▶ **Your instructions**: Reproduce the first line and every line after it, exactly, through the one containing "male stud fitting.". Leave out the rest.
════════════════
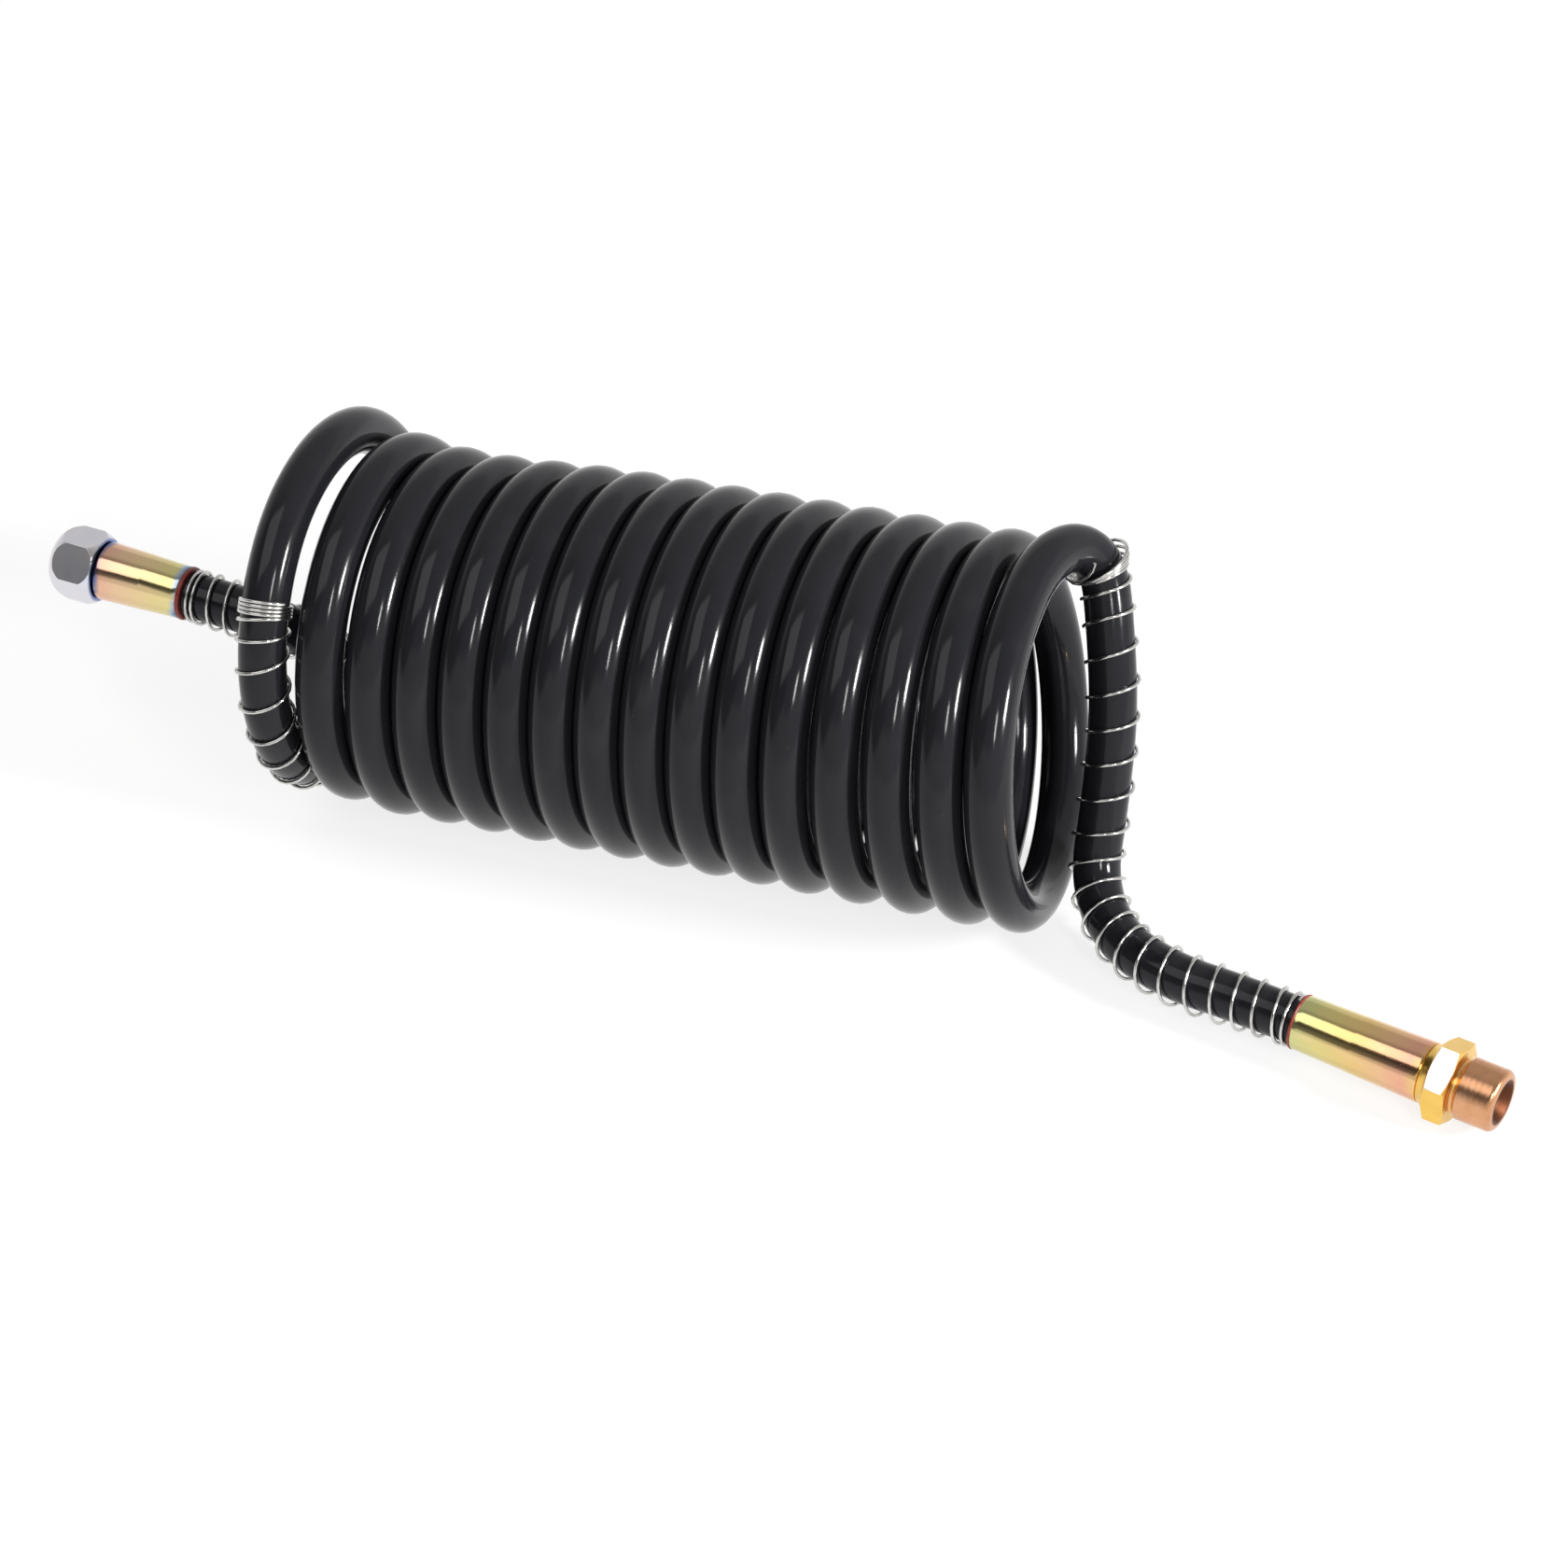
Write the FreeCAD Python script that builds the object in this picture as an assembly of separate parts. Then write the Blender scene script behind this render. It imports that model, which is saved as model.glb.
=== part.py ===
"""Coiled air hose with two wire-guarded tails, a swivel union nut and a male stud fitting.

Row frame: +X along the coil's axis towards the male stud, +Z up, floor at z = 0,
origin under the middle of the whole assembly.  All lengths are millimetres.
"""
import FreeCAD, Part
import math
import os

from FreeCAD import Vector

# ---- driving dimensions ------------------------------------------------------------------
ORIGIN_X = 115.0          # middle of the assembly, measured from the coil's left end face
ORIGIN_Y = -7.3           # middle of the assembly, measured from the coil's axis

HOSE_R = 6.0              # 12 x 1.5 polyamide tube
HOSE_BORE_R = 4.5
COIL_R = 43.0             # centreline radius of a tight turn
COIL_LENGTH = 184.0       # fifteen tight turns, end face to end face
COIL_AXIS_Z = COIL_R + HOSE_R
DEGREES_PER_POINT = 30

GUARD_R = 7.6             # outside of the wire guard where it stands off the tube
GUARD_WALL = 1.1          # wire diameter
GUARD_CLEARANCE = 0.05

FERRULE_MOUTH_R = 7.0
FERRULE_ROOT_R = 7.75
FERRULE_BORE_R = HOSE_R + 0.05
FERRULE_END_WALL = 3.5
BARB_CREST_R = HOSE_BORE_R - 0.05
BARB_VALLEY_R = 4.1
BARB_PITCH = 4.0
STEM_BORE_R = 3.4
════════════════
▶ **Result of the task**:
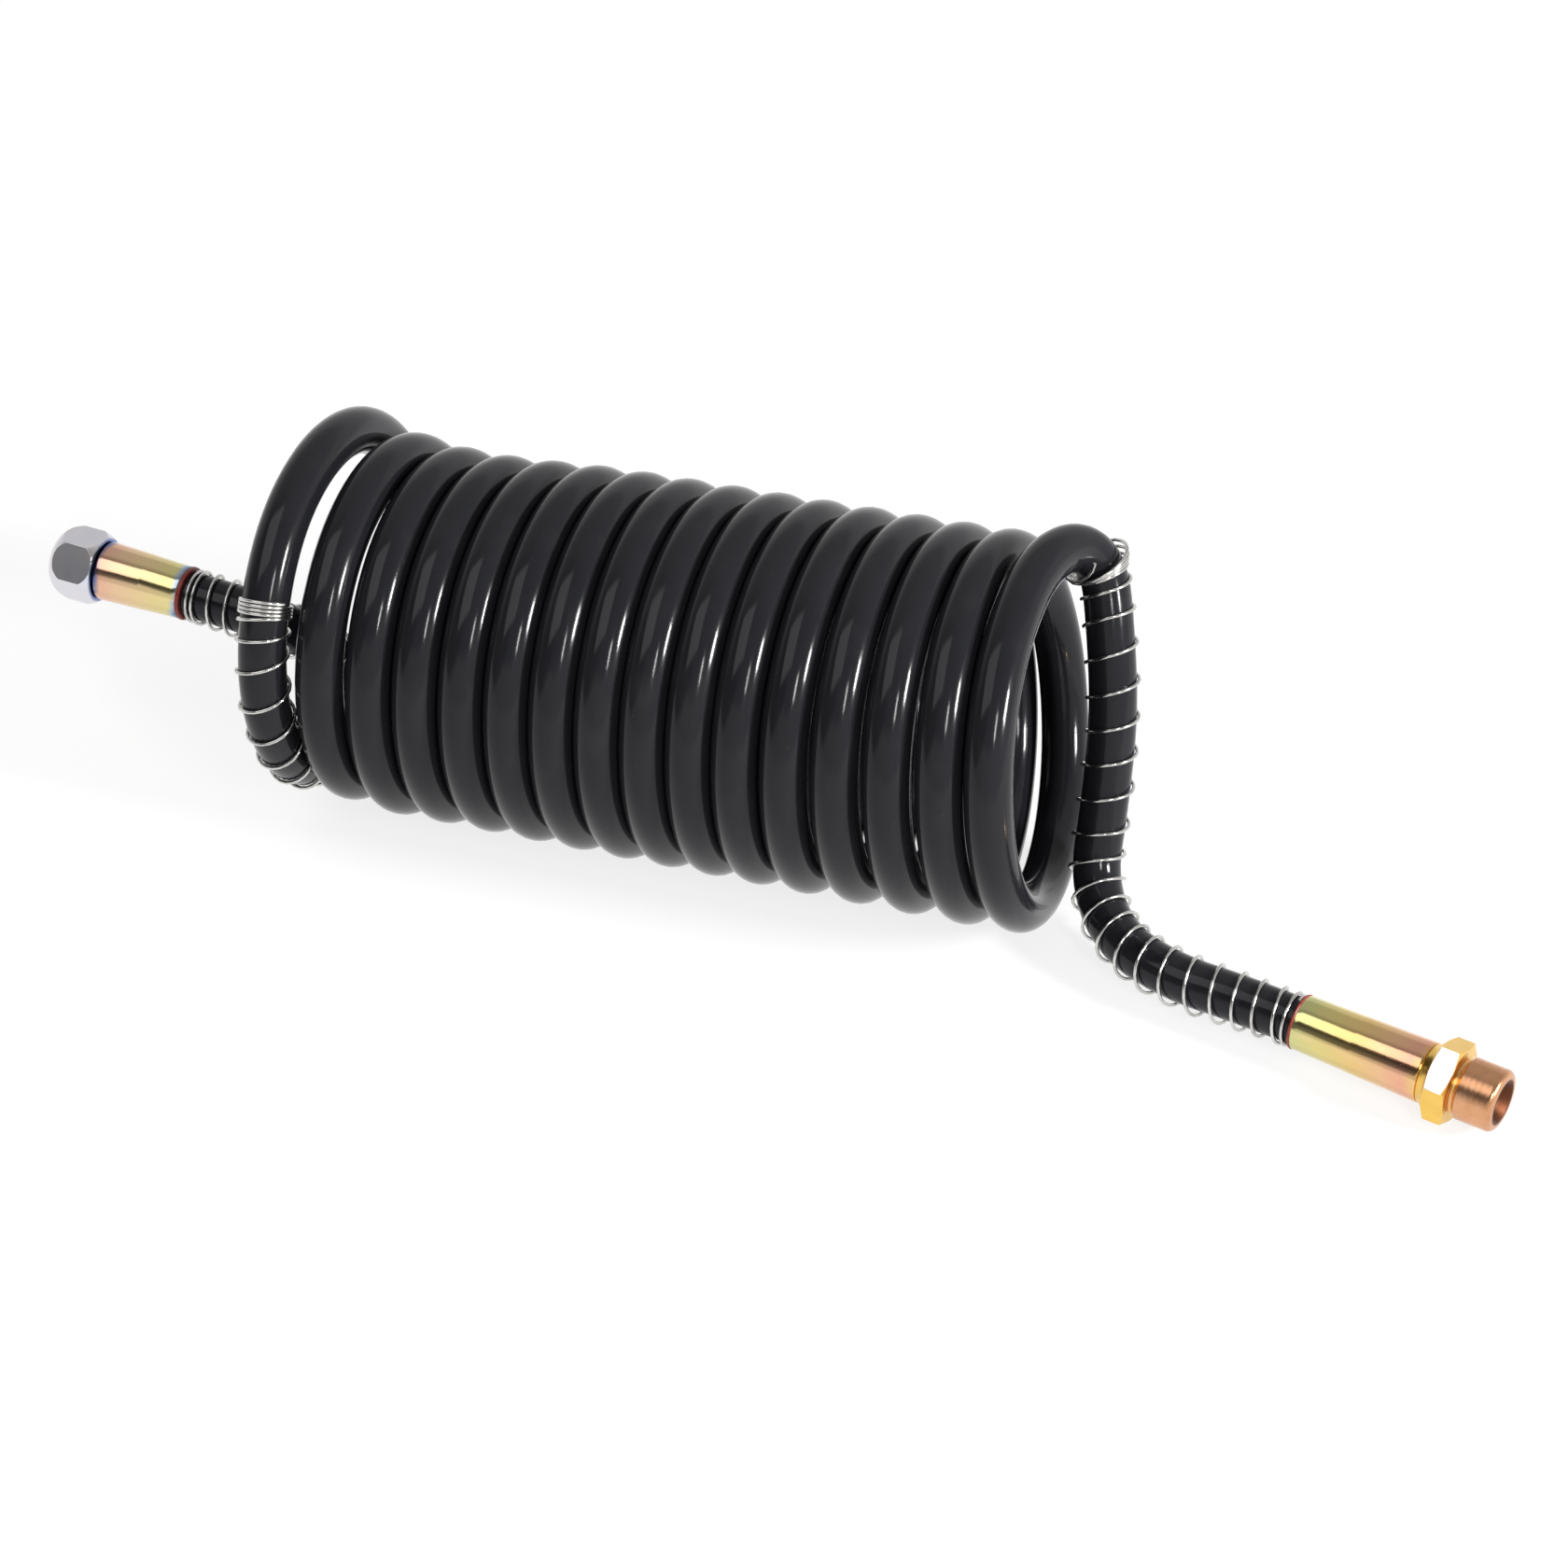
Write the FreeCAD Python script that builds the object in this picture as an assembly of separate parts. Then write the Blender scene script behind this render. It imports that model, which is saved as model.glb.
=== part.py ===
"""Coiled air hose with two wire-guarded tails, a swivel union nut and a male stud fitting.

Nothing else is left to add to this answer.